Auch bei der Begleitung zum Toilettengang versuchen wir die Privatsphäre des Kindes zu schützen, indem nicht einfach irgendwer die Toilette betritt (die Regel gilt für andere Kinder und Erwachsene); die Tür der Toilette bleibt geschlossen.
Nur bei ausdrücklicher Bitte wischen wir den Kindern (4 – 6 Jahre) den Po ab. Generell versuchen wir die Kinder verbal vor verschlossener Toilettentür zu unterstützen.
Das Kind merkt, dass es selbstverantwortlich für seine Körperhygiene ist.
Wir achten darauf, dass die Kinder „richtig“ angezogen sind und sich nicht nur in Strumpfhose durch die Einrichtung bewegen.
Das Kind entwickelt ein Gefühl dafür, in Gesellschaft konform gekleidet zu sein.
Wir bieten den Kindern Rückzugsmöglichkeiten ohne stetige Kontrolle.

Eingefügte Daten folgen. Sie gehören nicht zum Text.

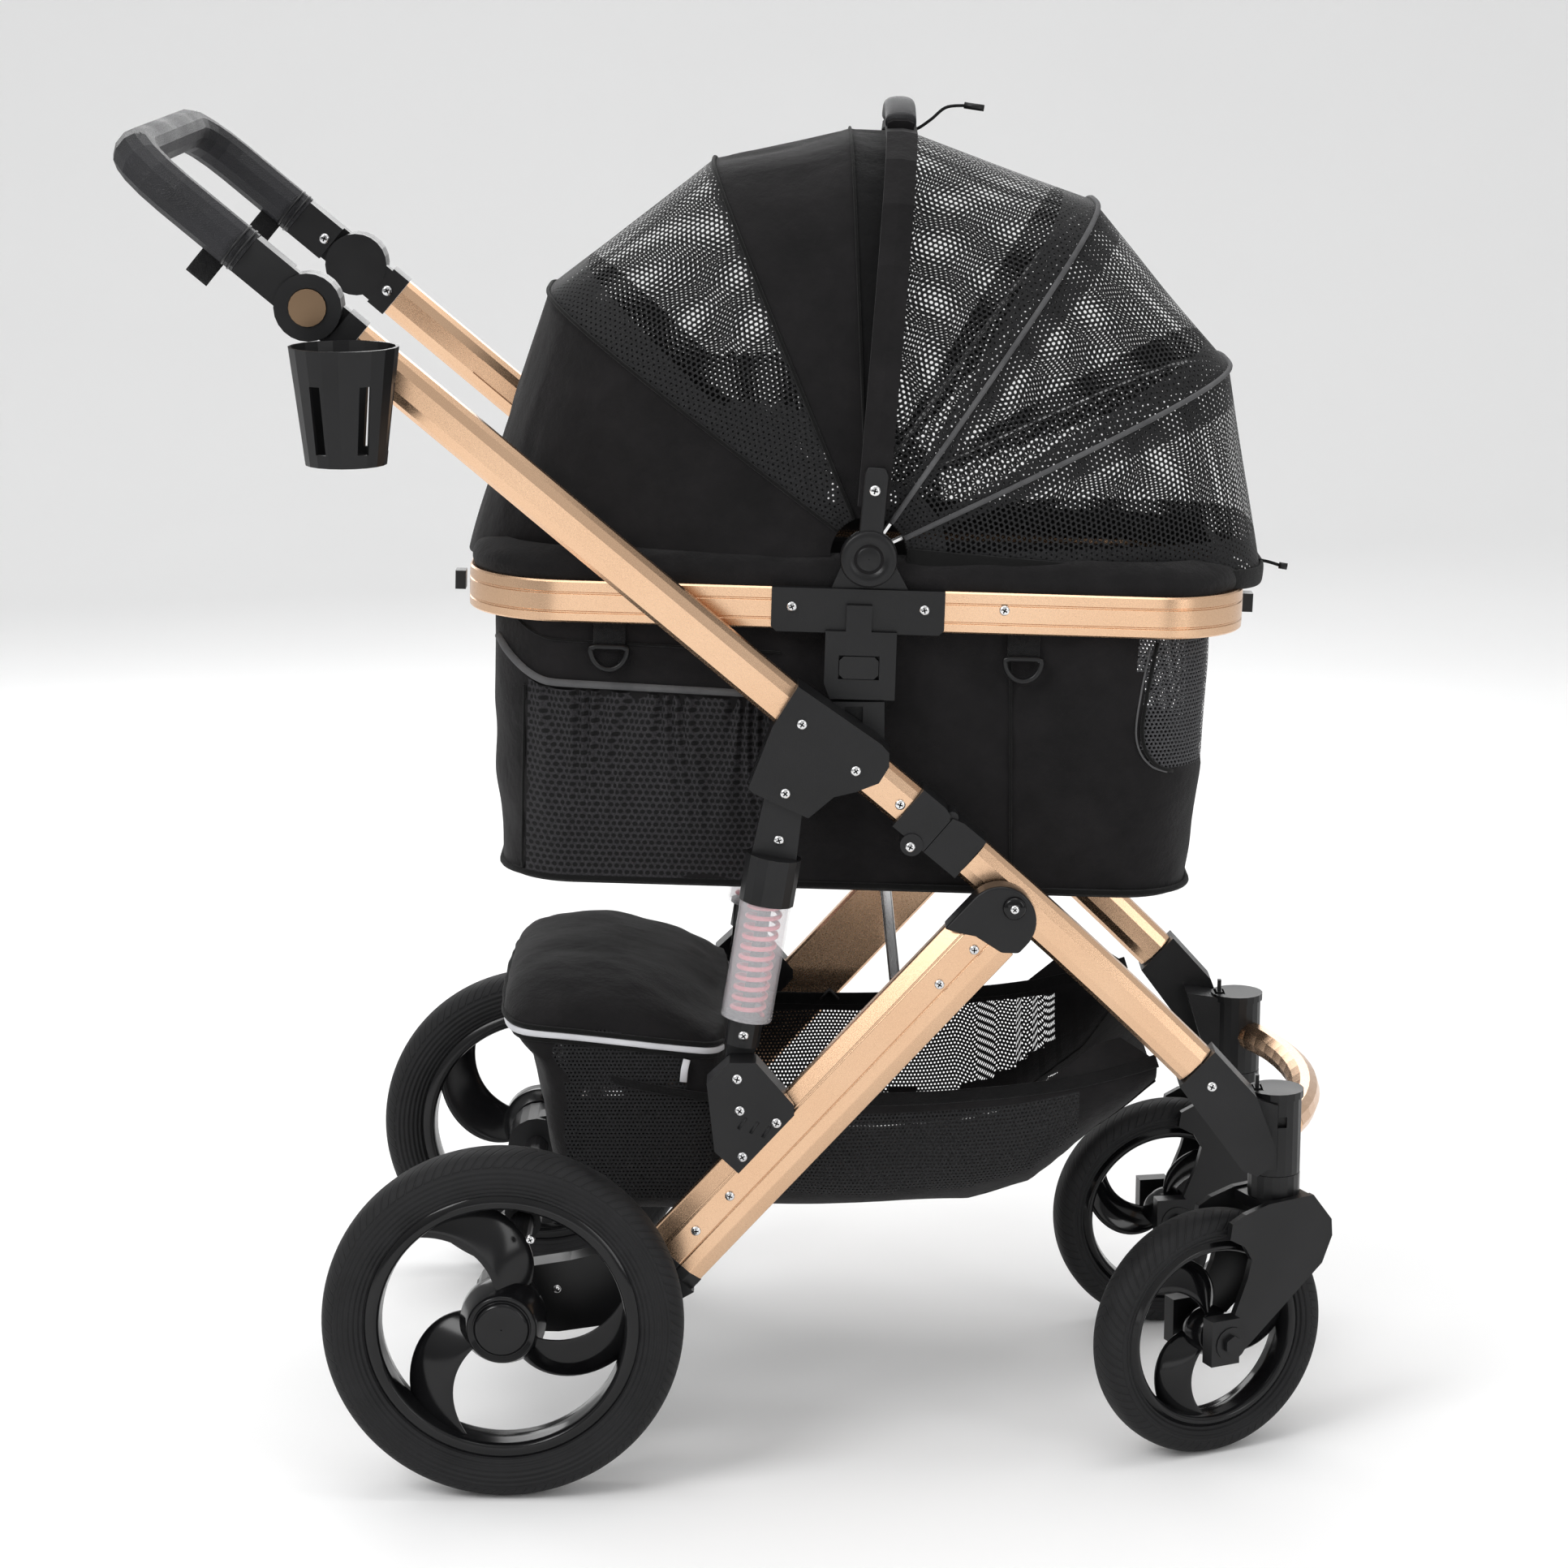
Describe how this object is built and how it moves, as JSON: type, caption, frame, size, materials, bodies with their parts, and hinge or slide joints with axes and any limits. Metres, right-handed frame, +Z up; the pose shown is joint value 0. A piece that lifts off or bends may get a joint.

Das Kind erlebt Freiheit und Privatsphäre! (natürlich muss man trotzdem seiner Aufsichtspflicht nachkommen und gerade den jüngeren Kindern signalisieren, dass man immer da ist um zu helfen)
Wir achten darauf, dass auch die Kinder untereinander ihre Grenzen und Privatsphäre einhalten und respektieren, indem wir jüngere Kinder unterstützen, ihre Körpersprache zu deuten und diese dem anderen Kind verbal verständlich zu machen oder indem wir ältere Kinder unterstützen, klar und deutlich ihre Meinung zu vertreten, z.B. darf kein Kind einfach so ein anderes Kind küssen, drücken oder körperlich bedrängen.
Wir MitarbeiterInnen des Kinderhaus Kaiserswerth möchten allen Kindern einen sicheren Rahmen zum Entwickeln und Entfalten bieten. Damit alle Kinder die Chance haben, sich zu selbstbewussten und eigenständigen Persönlichkeiten zu entwickeln, die sich des Rechts auf eine eigene Meinung bewusst sind und es vertreten können.
Das Schutzkonzept stellt dabei nur einen Teil unserer täglichen Arbeit mit Kindern dar, der regelmäßig überdacht/ergänzt/erneuert werden muss. Dazu müssen wir vor allem bereit sein, regelmäßig im Alltag zu reflektieren. Das sind wir, zum Wohl unserer Kinder!